Five years later, the Patriots took Rutgers cornerback Devin McCourty after trading down to the No. 27 choice. Not to pick on Kiper, who I enjoy, but he said McCourty’s greatest value was probably as a special-teams gunner.
Eleven seasons into his career as a quintessential Patriot, McCourty long ago became one of three players in NFL history to make All-Pro at both cornerback and safety. The others, Rod Woodson and Ronnie Lott, glided into the Hall of Fame. To be fair, McCourty also has been darned good on special teams when he’s played there.
I’ve found myself hoping Belichick does something unexpected in this year’s long-, long-, long-anticipated draft, which commences Thursday night with the first round. But the more I think about it, the more I don’t believe that is possible. There are just too many plausible possibilities this year for Belichick to pull off a genuine surprise.
The most anticipated potential plot twist is the possibility of trading up from the No. 15 spot to select the quarterback of the future. There’s plenty of scuttlebutt about the Patriots doing their due diligence on the teams drafting ahead of them and surveying the landscape to find out what deals to move up might be available.
If they did trade up to draft a quarterback, it would be by far the most exciting first-round move they’ve made in Belichick’s 21 seasons of running the show. And it would solve the mystery of which quarterbacks they covet in this draft and which ones leave them lukewarm. But even that kind of move is reliant to a large degree on what happens in front of them.
I suspect they covet North Dakota State’s athletic and intelligent Trey Lance, with the idea of letting him understudy for at least a year behind a veteran. But so much depends what the 49ers do in that No. 3 spot. Will it be Alabama’s Mac Jones, Ohio State’s Justin Fields, or Lance? Their decision will ripple through the rest of the draft.
(I said “a veteran,” rather than “Cam Newton,” as a potential mentor for Lance because I still believe the 49ers will move on from Jimmy Garoppolo, and the Patriots would welcome him back on a reworked deal. The 49ers reportedly still want a first-rounder for him, which is absurd. They got him for a second-rounder and won a bunch of games and made a Super Bowl when he was healthy. They still owe the Patriots a gift. A third-rounder should do it. You’d think 49ers GM and Patriots training camp legend John Lynch would be able to work out a deal with his former team at some point.)
It seems possible to me that the Patriots could do the boring thing, stay at No. 15, and take the best defensive player available. Cornerbacks Jaycee Horn (South Carolina) and Patrick Surtain II (Alabama) are likely to be gone.
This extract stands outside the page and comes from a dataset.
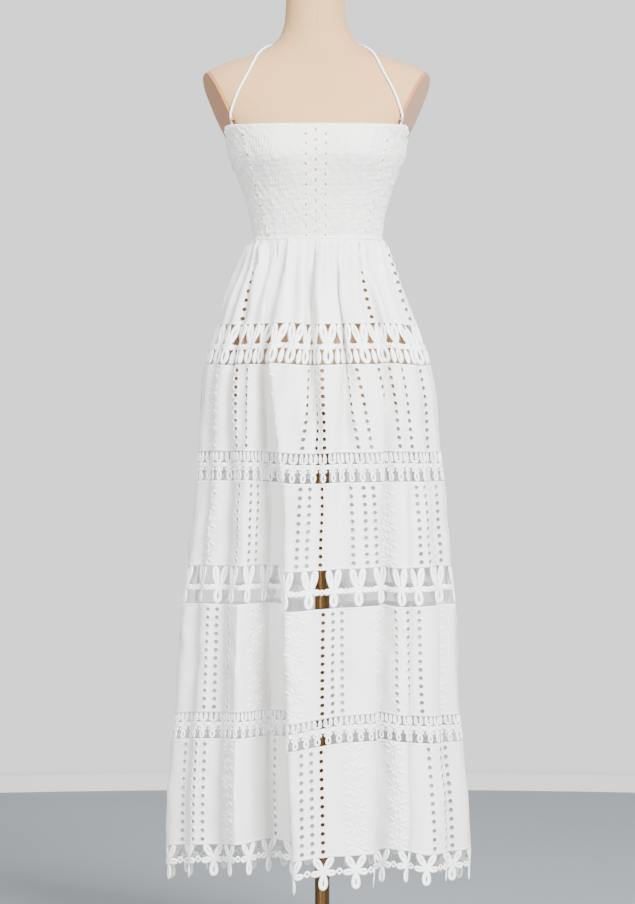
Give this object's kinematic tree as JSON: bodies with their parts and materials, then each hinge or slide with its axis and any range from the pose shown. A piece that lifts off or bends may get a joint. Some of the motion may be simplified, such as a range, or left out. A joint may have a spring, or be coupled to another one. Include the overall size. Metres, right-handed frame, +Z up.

But if one somehow slid, that would be an enticing addition. Linebacker Zaven Collins out of Tulsa is an athletic marvel whose skill set sounds an awful lot like that of another Collins, former Patriot Jamie. A player with that toolbox is always a welcome addition.
Or maybe they’ll pass up adding a skill-position player and take a defensive lineman like Alabama’s Christian Barmore, perhaps even by trading down a few spots. It’s not exactly what the phrase “go big or go home” means when you’re daydreaming about adding the next franchise QB, but hey, we all wanted a dazzling running back like Kevin Jones or Steven Jackson in 2004, and that Wilfork fella ended up working out OK, right?
There are only two potential developments I can think of that would qualify as stunning if they actually happened. One would be drafting 166-pound Heisman Trophy winner DeVonta Smith with the No. 15 pick. The Alabama receiver is a one-man lightning storm, but his particular skills differ from what the Patriots tend to look for in a receiver. Of course, their approach at that position hasn’t exactly served them well lately, so perhaps a changeup there is necessary, if not outright overdue.
That other development that would qualify as a surprise: Trading up in the draft, and then filling an offensive skill position other than quarterback. Ja’Marr Chase? Jaylen Waddle? I can’t see either happening. And as zany as a three-tight-end offense with Jonnu Smith, Hunter Henry, and Florida star Kyle Pitts might sound in theory, the Patriots aren’t giving up that kind of draft capital for anything but Mr. QB of the Future.
If Pitts, Chase, or Waddle to the Patriots is your daydream, it’s best realized by making a trade on Madden 21. But don’t worry — this should be the year that the Patriots’ draft decisions are at least as compelling as anything that can be conjured up in a video game. The only surprise Thursday night will be if there are no surprises at all.